Repeat exactly the lines running from the line that contains "What OpenSCAD source" to the line that contains "post's front face."; include both ends and add nothing.
>> begin Data for processing
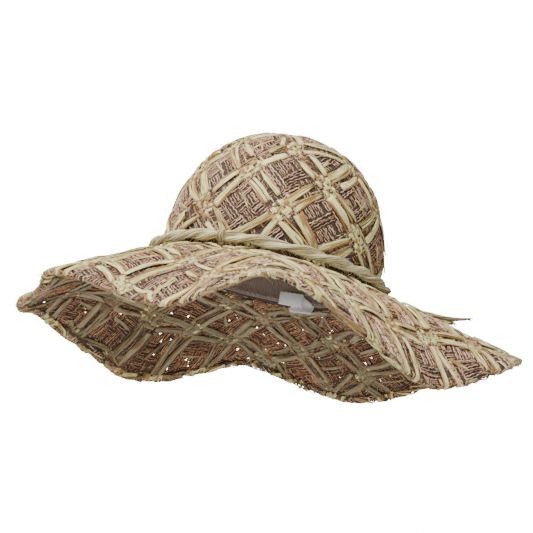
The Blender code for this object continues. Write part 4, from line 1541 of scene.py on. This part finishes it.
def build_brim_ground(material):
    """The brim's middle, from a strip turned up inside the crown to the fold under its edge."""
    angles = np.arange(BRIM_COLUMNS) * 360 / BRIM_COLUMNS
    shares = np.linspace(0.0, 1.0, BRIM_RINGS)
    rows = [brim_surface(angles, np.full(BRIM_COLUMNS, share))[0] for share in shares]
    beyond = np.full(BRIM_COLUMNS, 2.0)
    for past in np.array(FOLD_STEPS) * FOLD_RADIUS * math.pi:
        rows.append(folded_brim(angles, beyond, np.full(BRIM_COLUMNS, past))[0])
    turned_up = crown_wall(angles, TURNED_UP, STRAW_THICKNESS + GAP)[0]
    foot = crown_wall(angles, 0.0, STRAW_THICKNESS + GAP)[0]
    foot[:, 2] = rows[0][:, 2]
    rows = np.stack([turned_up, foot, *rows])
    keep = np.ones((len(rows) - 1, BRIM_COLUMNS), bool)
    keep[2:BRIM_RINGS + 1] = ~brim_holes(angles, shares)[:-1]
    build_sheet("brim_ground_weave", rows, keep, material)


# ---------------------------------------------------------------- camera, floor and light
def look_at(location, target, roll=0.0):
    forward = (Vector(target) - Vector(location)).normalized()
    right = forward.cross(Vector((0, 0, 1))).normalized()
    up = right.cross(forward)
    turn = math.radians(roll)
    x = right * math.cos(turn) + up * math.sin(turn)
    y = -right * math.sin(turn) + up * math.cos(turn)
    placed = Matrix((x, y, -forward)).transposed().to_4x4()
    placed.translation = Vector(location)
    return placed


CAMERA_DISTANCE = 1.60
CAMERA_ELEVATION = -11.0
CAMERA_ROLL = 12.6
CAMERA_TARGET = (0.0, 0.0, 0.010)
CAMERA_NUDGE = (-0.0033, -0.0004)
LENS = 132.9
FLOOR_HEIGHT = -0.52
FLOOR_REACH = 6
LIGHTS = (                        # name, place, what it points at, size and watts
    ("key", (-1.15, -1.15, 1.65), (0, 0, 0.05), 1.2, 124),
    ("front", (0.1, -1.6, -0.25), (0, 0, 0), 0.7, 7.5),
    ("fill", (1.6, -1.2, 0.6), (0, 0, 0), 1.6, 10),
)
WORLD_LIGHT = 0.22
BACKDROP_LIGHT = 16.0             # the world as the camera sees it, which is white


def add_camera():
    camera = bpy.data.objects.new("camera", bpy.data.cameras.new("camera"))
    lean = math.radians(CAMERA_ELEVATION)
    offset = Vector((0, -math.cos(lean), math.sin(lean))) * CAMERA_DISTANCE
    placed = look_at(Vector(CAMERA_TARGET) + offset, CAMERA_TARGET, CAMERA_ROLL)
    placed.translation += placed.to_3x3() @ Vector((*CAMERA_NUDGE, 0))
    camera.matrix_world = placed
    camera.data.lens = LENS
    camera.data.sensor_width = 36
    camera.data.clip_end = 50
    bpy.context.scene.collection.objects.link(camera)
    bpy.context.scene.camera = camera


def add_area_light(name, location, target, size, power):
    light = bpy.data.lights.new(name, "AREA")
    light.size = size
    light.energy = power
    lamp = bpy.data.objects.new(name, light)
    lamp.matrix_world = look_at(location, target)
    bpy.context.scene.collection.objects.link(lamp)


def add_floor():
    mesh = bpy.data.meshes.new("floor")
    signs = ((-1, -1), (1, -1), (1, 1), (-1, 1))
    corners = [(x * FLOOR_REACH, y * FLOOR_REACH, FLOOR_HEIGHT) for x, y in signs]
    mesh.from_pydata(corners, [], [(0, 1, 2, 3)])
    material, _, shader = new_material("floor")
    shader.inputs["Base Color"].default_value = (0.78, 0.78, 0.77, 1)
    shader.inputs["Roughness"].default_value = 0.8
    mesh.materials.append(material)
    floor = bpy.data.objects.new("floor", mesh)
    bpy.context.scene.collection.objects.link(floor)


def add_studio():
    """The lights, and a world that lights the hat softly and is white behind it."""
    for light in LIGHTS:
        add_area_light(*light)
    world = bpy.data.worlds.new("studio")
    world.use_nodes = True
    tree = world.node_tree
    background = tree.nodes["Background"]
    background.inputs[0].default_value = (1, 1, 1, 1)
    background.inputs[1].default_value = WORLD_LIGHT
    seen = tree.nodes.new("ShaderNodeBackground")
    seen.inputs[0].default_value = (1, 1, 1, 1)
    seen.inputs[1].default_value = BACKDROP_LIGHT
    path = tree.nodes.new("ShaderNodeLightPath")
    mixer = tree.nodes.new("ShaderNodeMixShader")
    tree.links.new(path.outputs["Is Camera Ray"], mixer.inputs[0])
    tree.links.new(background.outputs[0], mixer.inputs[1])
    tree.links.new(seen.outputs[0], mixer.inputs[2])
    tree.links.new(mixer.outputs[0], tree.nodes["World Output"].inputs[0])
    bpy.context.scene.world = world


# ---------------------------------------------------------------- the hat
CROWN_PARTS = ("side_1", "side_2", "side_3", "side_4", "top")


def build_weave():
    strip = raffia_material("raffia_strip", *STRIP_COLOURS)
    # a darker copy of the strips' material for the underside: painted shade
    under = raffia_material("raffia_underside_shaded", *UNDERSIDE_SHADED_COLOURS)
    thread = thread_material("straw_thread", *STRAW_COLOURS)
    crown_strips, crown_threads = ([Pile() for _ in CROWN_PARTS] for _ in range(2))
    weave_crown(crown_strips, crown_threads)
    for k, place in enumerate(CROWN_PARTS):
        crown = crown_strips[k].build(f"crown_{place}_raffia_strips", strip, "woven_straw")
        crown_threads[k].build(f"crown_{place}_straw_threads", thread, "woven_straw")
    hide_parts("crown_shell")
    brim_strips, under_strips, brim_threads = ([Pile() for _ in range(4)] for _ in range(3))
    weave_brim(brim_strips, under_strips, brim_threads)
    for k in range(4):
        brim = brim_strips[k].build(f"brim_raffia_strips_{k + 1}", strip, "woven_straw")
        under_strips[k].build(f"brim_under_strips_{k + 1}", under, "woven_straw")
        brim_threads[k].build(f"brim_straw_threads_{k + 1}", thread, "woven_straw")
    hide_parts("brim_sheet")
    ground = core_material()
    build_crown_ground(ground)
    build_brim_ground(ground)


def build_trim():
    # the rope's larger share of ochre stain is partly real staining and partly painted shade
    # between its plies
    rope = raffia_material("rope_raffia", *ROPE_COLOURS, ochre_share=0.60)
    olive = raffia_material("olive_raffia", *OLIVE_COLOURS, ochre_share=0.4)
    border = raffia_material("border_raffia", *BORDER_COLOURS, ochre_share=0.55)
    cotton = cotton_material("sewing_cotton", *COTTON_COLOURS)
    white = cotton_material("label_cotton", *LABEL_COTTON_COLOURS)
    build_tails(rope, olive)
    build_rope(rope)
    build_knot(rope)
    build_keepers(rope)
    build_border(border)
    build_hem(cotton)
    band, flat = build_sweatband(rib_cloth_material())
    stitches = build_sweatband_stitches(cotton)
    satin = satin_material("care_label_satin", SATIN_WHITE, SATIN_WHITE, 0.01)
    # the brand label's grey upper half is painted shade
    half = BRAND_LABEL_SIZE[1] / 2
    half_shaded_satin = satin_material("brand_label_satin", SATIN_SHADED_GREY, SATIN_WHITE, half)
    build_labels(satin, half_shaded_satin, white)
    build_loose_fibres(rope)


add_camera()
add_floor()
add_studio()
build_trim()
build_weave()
>> end Data for processing
>> begin Data for processing
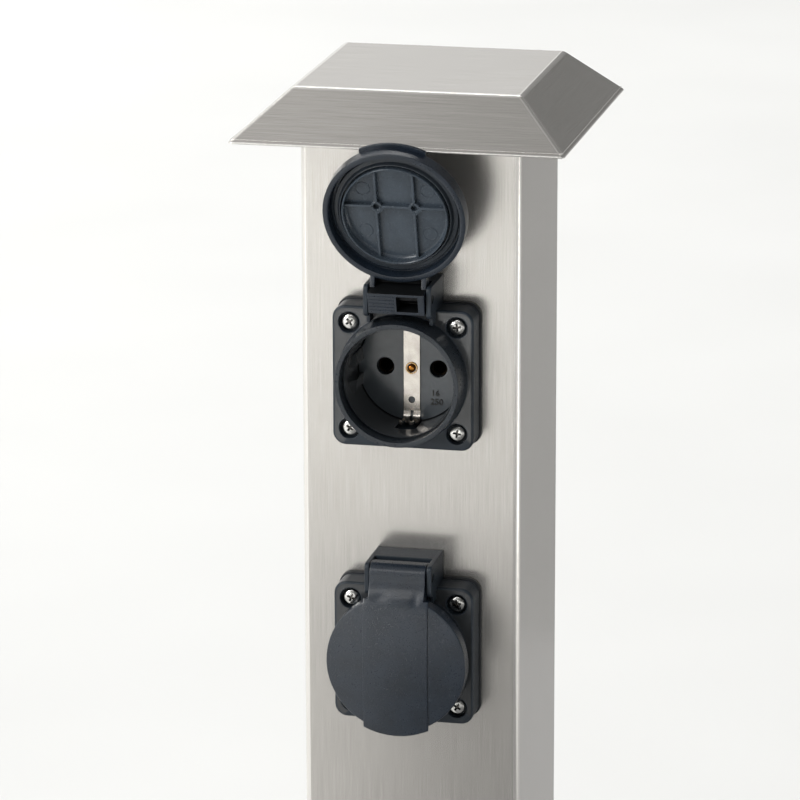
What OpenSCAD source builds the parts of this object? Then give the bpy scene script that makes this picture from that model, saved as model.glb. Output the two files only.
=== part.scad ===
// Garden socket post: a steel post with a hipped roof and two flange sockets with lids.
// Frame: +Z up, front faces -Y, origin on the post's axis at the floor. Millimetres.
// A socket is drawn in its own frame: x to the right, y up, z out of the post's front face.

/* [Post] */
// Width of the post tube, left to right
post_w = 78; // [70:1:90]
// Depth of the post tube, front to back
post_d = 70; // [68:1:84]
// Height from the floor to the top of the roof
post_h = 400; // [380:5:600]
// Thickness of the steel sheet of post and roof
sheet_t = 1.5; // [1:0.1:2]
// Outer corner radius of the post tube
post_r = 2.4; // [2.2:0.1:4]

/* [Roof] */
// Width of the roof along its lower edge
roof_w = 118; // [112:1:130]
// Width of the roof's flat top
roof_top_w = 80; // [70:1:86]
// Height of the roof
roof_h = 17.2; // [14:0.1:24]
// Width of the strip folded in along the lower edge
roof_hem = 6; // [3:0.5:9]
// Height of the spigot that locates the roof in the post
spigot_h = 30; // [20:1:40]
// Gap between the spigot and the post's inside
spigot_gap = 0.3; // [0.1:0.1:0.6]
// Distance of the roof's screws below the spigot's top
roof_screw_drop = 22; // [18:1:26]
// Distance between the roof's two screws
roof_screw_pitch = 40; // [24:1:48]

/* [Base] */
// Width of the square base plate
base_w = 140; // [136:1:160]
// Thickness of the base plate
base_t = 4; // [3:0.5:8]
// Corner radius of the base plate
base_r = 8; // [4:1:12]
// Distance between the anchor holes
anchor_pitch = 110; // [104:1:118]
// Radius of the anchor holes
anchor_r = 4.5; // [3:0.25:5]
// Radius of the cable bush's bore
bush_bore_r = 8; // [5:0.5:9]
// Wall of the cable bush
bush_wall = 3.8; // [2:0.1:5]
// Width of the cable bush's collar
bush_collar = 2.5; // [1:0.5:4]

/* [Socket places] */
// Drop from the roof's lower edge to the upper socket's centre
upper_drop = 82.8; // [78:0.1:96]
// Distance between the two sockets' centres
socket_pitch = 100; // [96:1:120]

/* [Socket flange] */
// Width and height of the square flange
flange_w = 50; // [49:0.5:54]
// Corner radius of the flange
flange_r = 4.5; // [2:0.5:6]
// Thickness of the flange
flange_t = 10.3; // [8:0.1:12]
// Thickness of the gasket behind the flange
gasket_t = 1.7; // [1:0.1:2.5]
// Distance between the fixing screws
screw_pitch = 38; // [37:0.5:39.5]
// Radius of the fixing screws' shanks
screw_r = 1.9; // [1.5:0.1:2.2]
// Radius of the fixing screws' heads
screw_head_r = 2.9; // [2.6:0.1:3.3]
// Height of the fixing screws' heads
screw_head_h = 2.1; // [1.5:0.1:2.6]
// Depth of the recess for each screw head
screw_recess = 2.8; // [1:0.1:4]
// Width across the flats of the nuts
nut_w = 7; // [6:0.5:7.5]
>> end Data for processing
• _Written answer_
What OpenSCAD source builds the parts of this object? Then give the bpy scene script that makes this picture from that model, saved as model.glb. Output the two files only.
=== part.scad ===
// Garden socket post: a steel post with a hipped roof and two flange sockets with lids.
// Frame: +Z up, front faces -Y, origin on the post's axis at the floor. Millimetres.
// A socket is drawn in its own frame: x to the right, y up, z out of the post's front face.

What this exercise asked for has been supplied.